Showing posts with label time dilation. Show all posts
Showing posts with label time dilation. Show all posts

Wednesday, July 5, 2023

Stretching time

You know, I'm beginning to think that every time I want to write a piece about cosmology or physics, I should just write "Einstein wins again" and call it good.

One of my favorite science vloggers, theoretical physicist Sabine Hossenfelder, gives a wry nod to this every time Einstein's name comes up in her videos -- which is frequently -- giving a little sigh and a shake of the head, and saying "Yeah, that guy again."

Maybe we should just stop arguing with him.  [Image is in the Public Domain]

You may recall that a couple of weeks ago I did a post about a possible paradigm shift in cosmology that could account for the mysterious "dark energy," a property of spacetime that is causing the apparent runaway expansion of the universe.  While acknowledging that finding solid evidence for the contention is currently beyond our technical capabilities, I pointed out that it simultaneously does away with two of the most perplexing and persistent mysteries of physics -- dark energy, and the mismatch between the theoretical and experimentally-determined values of the cosmological constant.  (Calling it a "mismatch" is as ridiculous an understatement as you could get; the difference is about 120 degrees of magnitude, meaning the two values are off by a factor of 1 followed by 120 zeroes).

But this week a new study out of the University of Sydney has shown that another of Einstein's relativistic predictions about an expanding universe has been experimentally verified, so maybe -- to paraphrase Mark Twain -- rumors of the death of dark energy were great exaggerations.  A bizarre feature of the Theory of Relativity is time dilation, the fact that from the perspective of a stationary observer, the clock for a moving individual would appear to run more slowly.  This gives rise to the counterintuitive twin paradox, which I first ran into on Carl Sagan's Cosmos when I was in college.  If one of a pair of twins were to take off on a spaceship and travel for a year near the speed of light, then return to his starting point, he'd find that his twin would have aged greatly, while he only aged by a year.  To the traveler, his clocks seemed to run normally; but his stay-at-home brother would have experienced time running much faster.

As an aside -- this is the idea behind my favorite song by Queen, the poignant and heartbreaking "'39," the lyrics for which were penned by the band's lead guitarist, astrophysicist Brian May.  Give it a listen, and -- if you're like me -- have tissues handy.

In any case, the recent research looks at a weird feature of the effects of relativity on time.  The prediction is that the expansion of the universe should affect all the dimensions of spacetime -- and therefore, in the early universe, time should (from our perspective) seem to have been running more slowly.
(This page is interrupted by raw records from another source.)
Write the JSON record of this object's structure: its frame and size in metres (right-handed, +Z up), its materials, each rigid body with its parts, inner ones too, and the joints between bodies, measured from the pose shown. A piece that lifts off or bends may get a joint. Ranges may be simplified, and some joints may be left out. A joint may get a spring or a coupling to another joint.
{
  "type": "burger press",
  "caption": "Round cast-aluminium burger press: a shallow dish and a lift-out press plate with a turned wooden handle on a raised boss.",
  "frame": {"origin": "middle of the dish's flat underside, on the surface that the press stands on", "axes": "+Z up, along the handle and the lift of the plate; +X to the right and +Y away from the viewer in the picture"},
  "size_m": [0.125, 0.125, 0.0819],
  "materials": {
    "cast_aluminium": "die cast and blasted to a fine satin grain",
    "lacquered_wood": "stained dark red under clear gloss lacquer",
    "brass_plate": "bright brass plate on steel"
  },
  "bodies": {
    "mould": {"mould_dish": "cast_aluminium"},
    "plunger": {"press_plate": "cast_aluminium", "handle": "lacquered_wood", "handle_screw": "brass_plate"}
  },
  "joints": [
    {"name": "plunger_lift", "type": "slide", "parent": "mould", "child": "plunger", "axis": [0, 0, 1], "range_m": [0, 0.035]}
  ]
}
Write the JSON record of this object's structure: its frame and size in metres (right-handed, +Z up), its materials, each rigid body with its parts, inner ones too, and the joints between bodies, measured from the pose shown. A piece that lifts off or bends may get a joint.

And that's exactly what they found.  (Recall that when you're looking outward in space, you're looking backward in time.)  The trick was finding a "standard clock" -- some phenomenon whose rate is steady, predictable, and well-understood.  They used the fluctuations in emissions from quasars -- extremely distant, massive, and luminous proto-galaxies -- and found that, exactly as relativity predicts, the farther away they are (i.e. the further back in time you're looking), the more slowly these "standard clocks" are running.  The most distant ones are experiencing a flow of time that (from our perspective) is five times slower than our clocks run now.

"[E]arlier studies led people to question whether quasars are truly cosmological objects, or even if the idea of expanding space is correct," said study co-author Geraint Lewis.  "With these new data and analysis, however, we’ve been able to find the elusive tick of the quasars and they behave just as Einstein’s relativity predicts."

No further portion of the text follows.